Active Artificial Intelligence Use Cases
Use cases for artificial intelligence at varying stages include:
- Creating machine-readable text from digitized documents using Optical Character Recognition (OCR) to support search and discovery of collections and content online.
- Creating standardized catalog records from eBooks and other digital material- testing different machine learning (ML) models to generate data for bibliographic records, measuring the quality of outcomes, and understanding the use of ML in the cataloging processing.
- Extracting Historic Copyright Data - experiment to test multiple machine learning (ML) models with a humans in the loop approach in hopes of producing machine-readable data from historic Copyright records.
- Parsing legislative data - experiment to to test machine learning (ML) models in creating geographic place and subject terms for legislative data with an emphasis on measuring the quality of outcomes and analyzing the use of ML in the larger legislative data workflow that supports analysist in delivering efficient and accurate services.
- The National Library Service for the Blind and Print Disabled is experimenting with available machine learning (ML) models to synthesize and compress lengthy book descriptions into succinct and engaging content for patron discovery.
Experiments to Date
- Speech to Text Viewer: proof of concept tool testing off-the-shelf transcription tools
- Exploring ML with the Project Aida team: six explorations of how machine learning could be applied to the Library's digital collections
- Experimental Access: exploring experimental ways of providing access to the Library's digital collections
- Humans in the Loop: an experimental humans in the loop workflow for pairing human decision-making with automated processes
- Newspaper Navigator by 2020 Innovator in Residence Ben Lee
- Citizen DJ by 2020 Innovator in Residence Brian Foo
- America’s Public Bible: Machine-Learning Detection of Biblical Quotations Across LOC Collections via Cloud Computing by CCHC Research Expert Lincoln Mullen
- Access & Discovery of Documentary Images by CCHC Research Expert Lauren Tilton
- Situating Ourselves in Cultural Heritage: Using Neural Nets to Expand the Reach of Metadata and See Cultural Data on Our Own Terms by CCHC Research Expert Andromeda Yelton
Reports and Presentations
- The Machine Learning + Libraries Summit: Event Summary includes more detailed information about the Machine Learning + Libraries Summit hosted by LC Labs in September 2019.
- Digital Libraries, Intelligent Data Analytics, and Augmented Description: Final Report details exploratory projects conducted by the Project Aida Team at the University of Nebraska Lincoln in collaboration with LC Labs and addresses social and technical challenges that are critical context for the development of machine learning in the cultural heritage sector.
- Machine Learning + Libraries: A Report on the State of the Field - LC Labs commissioned Ryan Cordell, Associate Professor of English at Northeastern University, to write this report on the “state of the ﬁeld in machine learning and libraries.”
- Feasible, Adaptable and Shared: A Call for a Community Framework for Implementing ML and AI" (2022) by Abigail Potter, Meghan Ferriter, Eileen J. Manchester, and Jaime Mears.
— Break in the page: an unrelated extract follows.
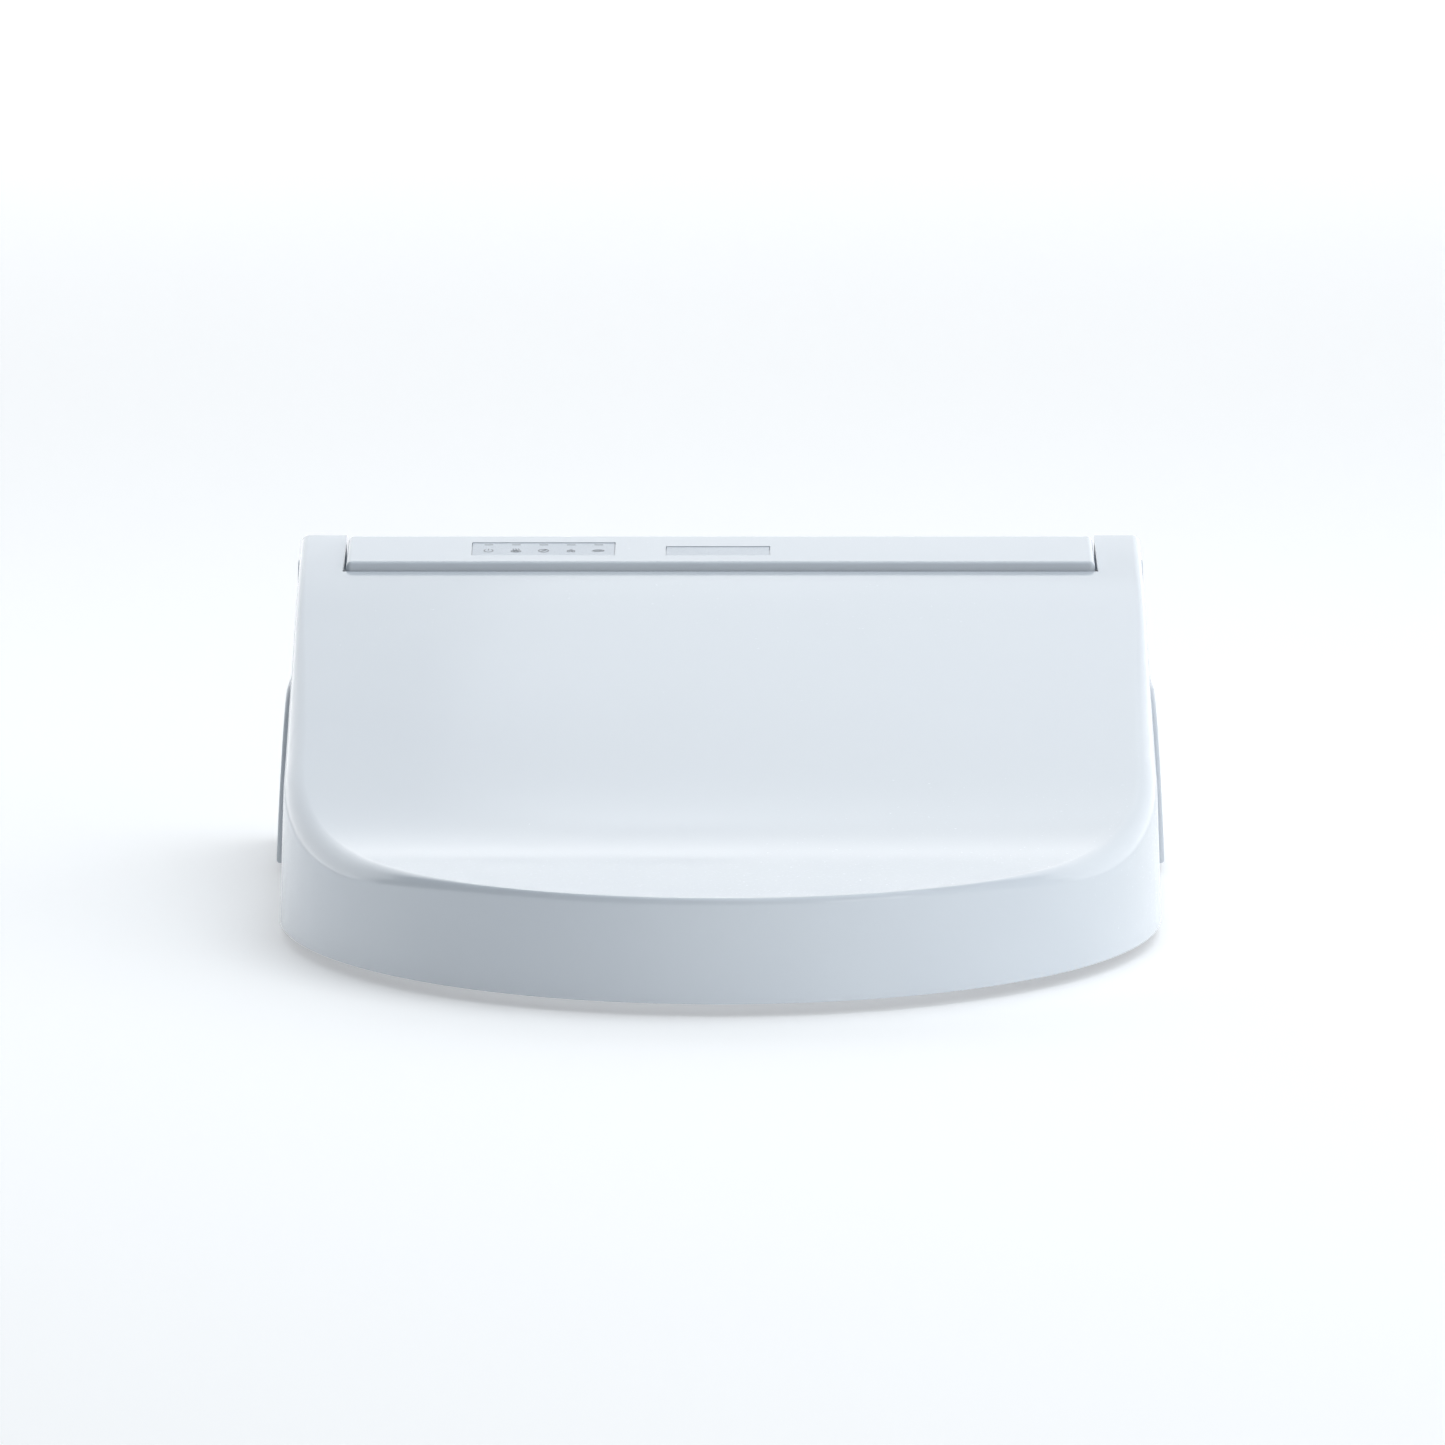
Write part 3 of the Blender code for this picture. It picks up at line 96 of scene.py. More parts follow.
# %% [markdown]
# ## The light
#
# White gloss plastic has almost no colour of its own. What tells its shape is how the light
# falls off round it, so the light is uneven on purpose: a broad panel overhead, a warm one
# at the front right, and a cool, weaker sky for the rest. The left of the front then falls
# into a bluish grey. A low, slanted panel far behind is there only for its mirror image,
# a soft band across the bend of the lid. Area lights were chosen over a sun because gloss
# mirrors them, and a soft panel leaves a soft mirror image.

# %% Set the lights
def panel_light(name, at, size, power, colour, towards=(0, 0, 0.05), lean=0.0):
    data = bpy.data.lights.new(name, "AREA")
    data.shape = "RECTANGLE"
    data.size, data.size_y = size
    data.energy = power
    data.color = colour
    light = bpy.data.objects.new(name, data)
    light.location = at
    facing = (Vector(at) - Vector(towards)).to_track_quat("Z", "Y").to_matrix()
    light.rotation_euler = (facing @ Matrix.Rotation(math.radians(lean), 3, "Z")).to_euler()
    bpy.context.scene.collection.objects.link(light)
    return light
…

Proceedings of the 18th Internatonal Conference on Digital Preservaton 2022, p. 145
Artificial Intelligence Governance
Our current policies guide the use of technology to meet the agency’s mission, encouraging the adoption of tools and technology that will improve our ability to meet the information needs of Congress and the American people. As experiments with AI move to additional planning and implementation, policies and governance frameworks will be updated to reflect the particular challenges and opportunities presented by these tools. This includes Library policy reviews and updates and new policy evaluations.
Over the past several years, we have been developing a framework for AI decision making that aligns closely with the AI Risk Management Framework from the National Institute for Standards and Technology (NIST) and recommendations of the Office of Management and Budget in Memorandum M-21-06 titled "Guidance for Regulation of Artificial Intelligence Applications" to work towards voluntary sector-based standards, to make data available, and to communicate with the public.